- **Stated exercise**
Copy exactly, please, the lines of the data from its start through the line containing "edge_bevel = 0.7; // [0.2:0.1:1.5]".

──────────────────────────────

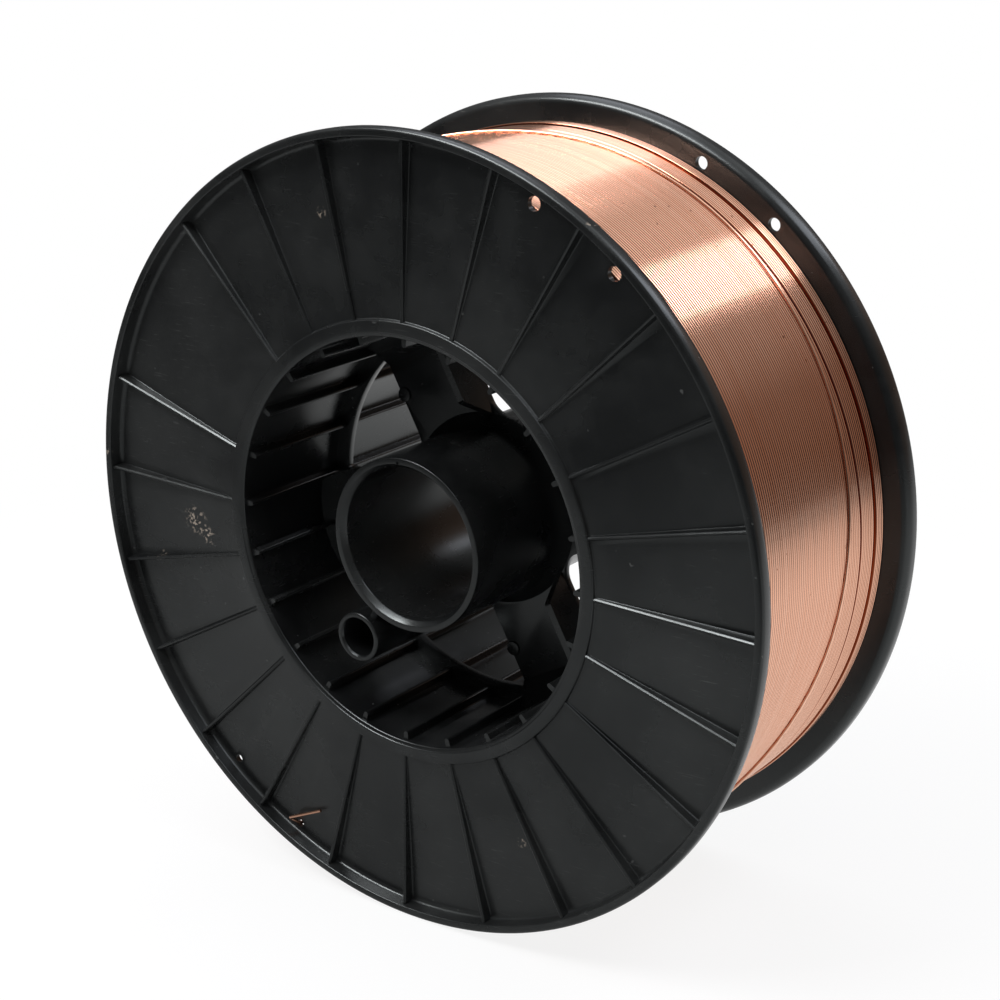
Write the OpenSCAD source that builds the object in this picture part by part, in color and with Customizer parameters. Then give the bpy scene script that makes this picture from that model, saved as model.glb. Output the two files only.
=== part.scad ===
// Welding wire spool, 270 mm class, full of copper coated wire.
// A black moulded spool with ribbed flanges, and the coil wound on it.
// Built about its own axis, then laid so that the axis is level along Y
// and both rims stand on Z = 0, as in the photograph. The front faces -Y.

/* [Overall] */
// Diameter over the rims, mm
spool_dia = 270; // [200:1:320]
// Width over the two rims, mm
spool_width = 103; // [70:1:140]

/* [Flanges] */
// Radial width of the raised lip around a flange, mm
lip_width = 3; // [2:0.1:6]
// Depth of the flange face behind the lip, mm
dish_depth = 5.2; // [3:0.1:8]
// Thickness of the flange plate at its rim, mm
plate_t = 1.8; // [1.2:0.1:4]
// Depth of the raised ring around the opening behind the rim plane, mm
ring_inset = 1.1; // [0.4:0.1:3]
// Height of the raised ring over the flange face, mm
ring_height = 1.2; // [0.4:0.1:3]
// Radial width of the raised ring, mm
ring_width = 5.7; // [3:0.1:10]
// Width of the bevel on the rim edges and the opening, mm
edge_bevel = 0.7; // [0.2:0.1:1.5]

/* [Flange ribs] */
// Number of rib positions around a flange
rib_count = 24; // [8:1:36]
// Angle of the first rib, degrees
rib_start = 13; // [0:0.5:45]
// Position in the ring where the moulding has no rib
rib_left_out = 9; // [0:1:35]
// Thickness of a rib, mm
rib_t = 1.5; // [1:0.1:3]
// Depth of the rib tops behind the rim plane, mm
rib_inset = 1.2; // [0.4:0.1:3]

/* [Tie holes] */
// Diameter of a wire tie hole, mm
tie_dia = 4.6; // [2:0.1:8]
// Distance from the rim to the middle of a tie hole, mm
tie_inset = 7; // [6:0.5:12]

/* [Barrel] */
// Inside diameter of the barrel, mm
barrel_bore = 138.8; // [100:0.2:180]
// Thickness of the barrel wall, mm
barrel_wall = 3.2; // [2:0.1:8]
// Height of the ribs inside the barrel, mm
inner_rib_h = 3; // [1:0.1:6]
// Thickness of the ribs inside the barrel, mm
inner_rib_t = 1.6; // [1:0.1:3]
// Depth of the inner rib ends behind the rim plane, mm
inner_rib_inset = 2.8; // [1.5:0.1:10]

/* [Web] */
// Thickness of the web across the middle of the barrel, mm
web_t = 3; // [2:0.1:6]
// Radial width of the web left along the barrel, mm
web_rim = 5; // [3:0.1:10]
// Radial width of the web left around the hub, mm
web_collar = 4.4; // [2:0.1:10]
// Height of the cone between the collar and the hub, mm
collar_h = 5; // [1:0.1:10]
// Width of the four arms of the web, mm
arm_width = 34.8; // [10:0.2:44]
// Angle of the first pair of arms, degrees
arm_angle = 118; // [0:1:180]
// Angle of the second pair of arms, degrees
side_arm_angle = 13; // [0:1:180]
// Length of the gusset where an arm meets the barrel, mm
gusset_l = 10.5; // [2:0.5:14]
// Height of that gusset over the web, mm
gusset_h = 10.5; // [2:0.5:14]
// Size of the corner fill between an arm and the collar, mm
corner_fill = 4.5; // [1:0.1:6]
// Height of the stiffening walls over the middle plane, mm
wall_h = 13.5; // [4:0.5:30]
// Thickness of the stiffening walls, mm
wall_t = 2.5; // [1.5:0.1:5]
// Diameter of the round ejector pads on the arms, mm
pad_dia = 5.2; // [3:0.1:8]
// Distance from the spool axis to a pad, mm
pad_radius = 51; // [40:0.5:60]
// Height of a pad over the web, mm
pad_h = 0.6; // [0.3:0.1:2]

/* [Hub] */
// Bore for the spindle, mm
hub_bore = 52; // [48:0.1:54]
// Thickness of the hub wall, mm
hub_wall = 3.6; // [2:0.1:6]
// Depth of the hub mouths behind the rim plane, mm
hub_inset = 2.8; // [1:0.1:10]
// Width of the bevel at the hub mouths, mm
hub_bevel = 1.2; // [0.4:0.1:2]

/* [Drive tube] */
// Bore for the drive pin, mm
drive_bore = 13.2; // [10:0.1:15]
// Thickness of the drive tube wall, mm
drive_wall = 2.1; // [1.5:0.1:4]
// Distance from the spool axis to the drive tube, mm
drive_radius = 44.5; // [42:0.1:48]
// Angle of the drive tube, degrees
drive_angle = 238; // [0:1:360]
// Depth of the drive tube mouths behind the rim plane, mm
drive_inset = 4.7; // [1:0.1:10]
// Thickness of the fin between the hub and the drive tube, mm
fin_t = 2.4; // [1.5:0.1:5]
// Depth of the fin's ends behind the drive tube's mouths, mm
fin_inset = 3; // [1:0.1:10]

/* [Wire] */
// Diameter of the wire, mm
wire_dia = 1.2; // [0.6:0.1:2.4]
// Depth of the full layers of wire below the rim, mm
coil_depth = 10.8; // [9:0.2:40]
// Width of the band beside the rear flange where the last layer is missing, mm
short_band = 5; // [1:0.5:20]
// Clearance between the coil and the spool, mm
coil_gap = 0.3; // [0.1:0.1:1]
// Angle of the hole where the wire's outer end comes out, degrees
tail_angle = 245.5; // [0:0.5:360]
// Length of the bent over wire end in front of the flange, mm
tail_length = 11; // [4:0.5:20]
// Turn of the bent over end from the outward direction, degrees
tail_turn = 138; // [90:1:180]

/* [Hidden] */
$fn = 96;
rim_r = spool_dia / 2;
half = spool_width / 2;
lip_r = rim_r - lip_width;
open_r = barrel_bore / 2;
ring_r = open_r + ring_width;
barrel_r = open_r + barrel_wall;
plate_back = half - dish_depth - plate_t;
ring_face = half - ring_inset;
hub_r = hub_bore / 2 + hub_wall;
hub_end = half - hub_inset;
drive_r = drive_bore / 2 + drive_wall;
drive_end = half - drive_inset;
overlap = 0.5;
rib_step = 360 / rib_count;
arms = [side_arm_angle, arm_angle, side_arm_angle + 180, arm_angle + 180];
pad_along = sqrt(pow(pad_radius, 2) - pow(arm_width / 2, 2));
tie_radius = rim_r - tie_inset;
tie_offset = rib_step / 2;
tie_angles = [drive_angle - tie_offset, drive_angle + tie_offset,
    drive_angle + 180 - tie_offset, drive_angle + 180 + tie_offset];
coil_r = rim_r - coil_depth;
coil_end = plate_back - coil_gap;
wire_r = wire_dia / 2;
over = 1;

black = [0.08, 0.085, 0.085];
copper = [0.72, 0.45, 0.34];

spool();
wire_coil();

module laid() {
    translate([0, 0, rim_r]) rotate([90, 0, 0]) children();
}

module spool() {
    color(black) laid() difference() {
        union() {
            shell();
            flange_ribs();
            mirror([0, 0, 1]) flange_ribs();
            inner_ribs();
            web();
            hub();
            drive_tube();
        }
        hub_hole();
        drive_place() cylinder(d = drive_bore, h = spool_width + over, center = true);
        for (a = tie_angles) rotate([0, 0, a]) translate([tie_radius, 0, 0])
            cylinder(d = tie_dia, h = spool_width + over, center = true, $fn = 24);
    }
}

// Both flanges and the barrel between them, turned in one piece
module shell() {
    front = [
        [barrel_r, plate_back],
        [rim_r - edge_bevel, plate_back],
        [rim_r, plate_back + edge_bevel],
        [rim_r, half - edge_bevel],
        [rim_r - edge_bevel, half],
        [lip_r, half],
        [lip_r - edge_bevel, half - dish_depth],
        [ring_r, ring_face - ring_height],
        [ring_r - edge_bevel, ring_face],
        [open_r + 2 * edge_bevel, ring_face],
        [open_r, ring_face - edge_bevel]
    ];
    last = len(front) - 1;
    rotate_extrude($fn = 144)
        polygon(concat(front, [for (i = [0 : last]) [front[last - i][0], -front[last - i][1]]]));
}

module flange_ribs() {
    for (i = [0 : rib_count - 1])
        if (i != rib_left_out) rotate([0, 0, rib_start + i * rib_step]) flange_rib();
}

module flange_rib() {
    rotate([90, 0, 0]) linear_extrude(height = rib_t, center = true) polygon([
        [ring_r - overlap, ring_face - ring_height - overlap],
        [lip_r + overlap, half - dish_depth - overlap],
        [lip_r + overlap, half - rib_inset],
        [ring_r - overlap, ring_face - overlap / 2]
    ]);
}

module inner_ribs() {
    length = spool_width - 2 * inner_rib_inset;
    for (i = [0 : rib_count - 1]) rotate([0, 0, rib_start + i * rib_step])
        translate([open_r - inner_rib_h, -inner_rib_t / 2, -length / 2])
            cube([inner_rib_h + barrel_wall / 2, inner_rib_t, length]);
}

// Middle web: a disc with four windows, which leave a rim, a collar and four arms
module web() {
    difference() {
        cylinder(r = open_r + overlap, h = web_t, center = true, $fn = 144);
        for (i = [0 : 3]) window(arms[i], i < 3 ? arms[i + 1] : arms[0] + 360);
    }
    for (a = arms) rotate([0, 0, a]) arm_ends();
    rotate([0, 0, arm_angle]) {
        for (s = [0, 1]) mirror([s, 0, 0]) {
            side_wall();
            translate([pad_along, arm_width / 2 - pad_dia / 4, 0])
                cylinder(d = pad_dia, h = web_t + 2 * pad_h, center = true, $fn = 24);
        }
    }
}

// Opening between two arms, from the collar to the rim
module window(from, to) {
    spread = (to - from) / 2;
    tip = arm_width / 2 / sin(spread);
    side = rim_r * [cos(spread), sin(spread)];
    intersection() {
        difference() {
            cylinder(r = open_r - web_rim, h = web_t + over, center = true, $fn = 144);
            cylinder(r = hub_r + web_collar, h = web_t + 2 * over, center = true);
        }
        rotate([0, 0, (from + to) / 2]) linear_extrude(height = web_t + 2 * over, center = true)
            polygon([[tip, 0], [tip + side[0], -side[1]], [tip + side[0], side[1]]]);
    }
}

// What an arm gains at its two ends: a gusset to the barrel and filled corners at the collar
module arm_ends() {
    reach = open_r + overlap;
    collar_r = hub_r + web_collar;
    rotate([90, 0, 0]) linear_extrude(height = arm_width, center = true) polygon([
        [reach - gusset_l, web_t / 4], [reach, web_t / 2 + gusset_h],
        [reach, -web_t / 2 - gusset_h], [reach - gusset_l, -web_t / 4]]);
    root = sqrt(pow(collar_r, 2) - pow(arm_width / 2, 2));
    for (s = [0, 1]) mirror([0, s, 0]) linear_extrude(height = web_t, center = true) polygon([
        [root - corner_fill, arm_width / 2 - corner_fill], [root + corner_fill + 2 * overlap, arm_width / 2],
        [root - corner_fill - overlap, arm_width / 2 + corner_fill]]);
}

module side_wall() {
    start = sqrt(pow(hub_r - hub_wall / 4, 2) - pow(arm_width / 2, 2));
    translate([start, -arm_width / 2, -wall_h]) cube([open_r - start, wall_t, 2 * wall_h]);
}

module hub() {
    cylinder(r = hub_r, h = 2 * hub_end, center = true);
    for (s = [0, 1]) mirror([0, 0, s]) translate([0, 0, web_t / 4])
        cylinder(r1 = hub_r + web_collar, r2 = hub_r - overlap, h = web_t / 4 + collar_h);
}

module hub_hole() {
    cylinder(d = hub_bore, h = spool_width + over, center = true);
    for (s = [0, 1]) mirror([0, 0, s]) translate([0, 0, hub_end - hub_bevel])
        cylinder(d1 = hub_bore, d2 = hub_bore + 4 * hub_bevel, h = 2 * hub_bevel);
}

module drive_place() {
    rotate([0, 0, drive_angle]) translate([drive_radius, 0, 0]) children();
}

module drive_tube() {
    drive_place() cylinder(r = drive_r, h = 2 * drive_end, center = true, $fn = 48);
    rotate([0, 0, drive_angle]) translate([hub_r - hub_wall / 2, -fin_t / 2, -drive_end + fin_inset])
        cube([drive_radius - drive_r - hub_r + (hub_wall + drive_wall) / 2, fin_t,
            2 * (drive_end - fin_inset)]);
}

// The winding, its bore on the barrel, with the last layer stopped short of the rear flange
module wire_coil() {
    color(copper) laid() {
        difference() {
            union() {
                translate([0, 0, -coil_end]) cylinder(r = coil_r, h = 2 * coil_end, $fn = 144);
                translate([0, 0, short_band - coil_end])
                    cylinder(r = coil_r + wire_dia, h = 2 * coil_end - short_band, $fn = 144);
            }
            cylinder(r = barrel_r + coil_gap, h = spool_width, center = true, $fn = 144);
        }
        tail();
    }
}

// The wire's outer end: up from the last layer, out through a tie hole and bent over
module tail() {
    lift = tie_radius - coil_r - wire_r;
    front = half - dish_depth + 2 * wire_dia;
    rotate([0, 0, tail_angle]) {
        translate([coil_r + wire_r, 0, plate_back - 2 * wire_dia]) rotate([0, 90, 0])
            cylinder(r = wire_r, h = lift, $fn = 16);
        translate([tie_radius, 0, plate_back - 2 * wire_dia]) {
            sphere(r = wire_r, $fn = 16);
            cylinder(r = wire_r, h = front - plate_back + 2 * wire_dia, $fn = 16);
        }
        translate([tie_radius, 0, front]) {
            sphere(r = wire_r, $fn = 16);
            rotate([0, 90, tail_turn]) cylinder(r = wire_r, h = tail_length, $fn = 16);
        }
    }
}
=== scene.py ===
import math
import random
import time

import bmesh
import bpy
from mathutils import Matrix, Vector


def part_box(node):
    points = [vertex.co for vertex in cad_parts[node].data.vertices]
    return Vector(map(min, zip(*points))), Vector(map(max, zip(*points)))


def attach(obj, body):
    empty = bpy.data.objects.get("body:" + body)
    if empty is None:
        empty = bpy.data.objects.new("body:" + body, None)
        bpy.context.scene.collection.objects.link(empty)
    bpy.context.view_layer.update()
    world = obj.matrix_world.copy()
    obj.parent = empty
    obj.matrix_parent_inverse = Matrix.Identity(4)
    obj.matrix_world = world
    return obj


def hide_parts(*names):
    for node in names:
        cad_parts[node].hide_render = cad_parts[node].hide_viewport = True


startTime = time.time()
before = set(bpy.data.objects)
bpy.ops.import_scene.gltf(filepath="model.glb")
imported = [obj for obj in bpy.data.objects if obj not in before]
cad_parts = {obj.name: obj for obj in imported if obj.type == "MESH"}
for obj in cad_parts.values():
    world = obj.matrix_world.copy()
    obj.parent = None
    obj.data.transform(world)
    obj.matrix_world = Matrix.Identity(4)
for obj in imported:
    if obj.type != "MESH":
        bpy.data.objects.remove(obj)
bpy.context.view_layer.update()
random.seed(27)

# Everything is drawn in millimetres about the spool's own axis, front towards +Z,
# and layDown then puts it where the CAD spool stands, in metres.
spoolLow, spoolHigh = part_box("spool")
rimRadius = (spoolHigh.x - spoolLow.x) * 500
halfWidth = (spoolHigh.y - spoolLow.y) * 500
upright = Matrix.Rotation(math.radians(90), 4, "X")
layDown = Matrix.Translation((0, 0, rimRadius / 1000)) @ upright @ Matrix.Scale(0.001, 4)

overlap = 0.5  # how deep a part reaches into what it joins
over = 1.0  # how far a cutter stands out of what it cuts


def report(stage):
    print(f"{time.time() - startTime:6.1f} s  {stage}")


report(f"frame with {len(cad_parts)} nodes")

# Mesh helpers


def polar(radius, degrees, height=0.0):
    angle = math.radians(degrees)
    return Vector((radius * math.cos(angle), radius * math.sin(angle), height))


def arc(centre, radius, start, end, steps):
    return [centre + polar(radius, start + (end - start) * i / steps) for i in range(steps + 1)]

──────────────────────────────

- **Task answer**
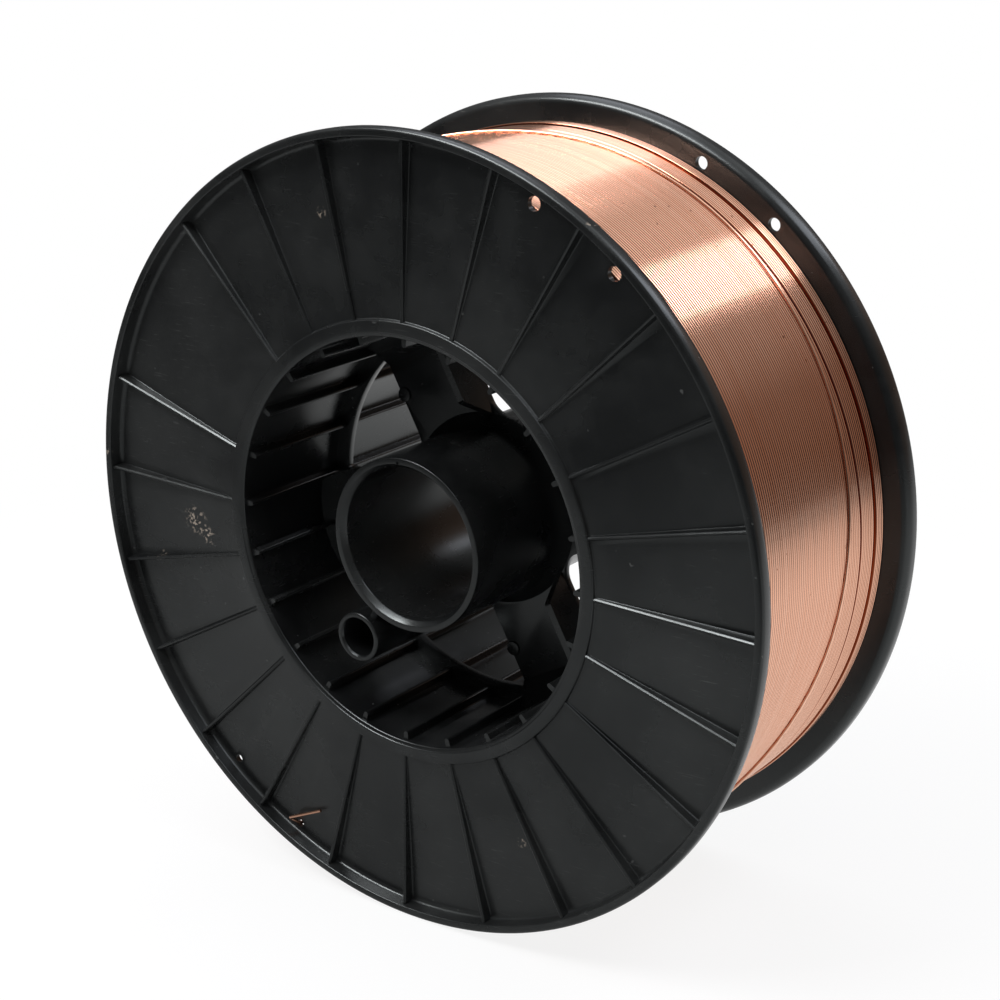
Write the OpenSCAD source that builds the object in this picture part by part, in color and with Customizer parameters. Then give the bpy scene script that makes this picture from that model, saved as model.glb. Output the two files only.
=== part.scad ===
// Welding wire spool, 270 mm class, full of copper coated wire.
// A black moulded spool with ribbed flanges, and the coil wound on it.
// Built about its own axis, then laid so that the axis is level along Y
// and both rims stand on Z = 0, as in the photograph. The front faces -Y.

/* [Overall] */
// Diameter over the rims, mm
spool_dia = 270; // [200:1:320]
// Width over the two rims, mm
spool_width = 103; // [70:1:140]

/* [Flanges] */
// Radial width of the raised lip around a flange, mm
lip_width = 3; // [2:0.1:6]
// Depth of the flange face behind the lip, mm
dish_depth = 5.2; // [3:0.1:8]
// Thickness of the flange plate at its rim, mm
plate_t = 1.8; // [1.2:0.1:4]
// Depth of the raised ring around the opening behind the rim plane, mm
ring_inset = 1.1; // [0.4:0.1:3]
// Height of the raised ring over the flange face, mm
ring_height = 1.2; // [0.4:0.1:3]
// Radial width of the raised ring, mm
ring_width = 5.7; // [3:0.1:10]
// Width of the bevel on the rim edges and the opening, mm
edge_bevel = 0.7; // [0.2:0.1:1.5]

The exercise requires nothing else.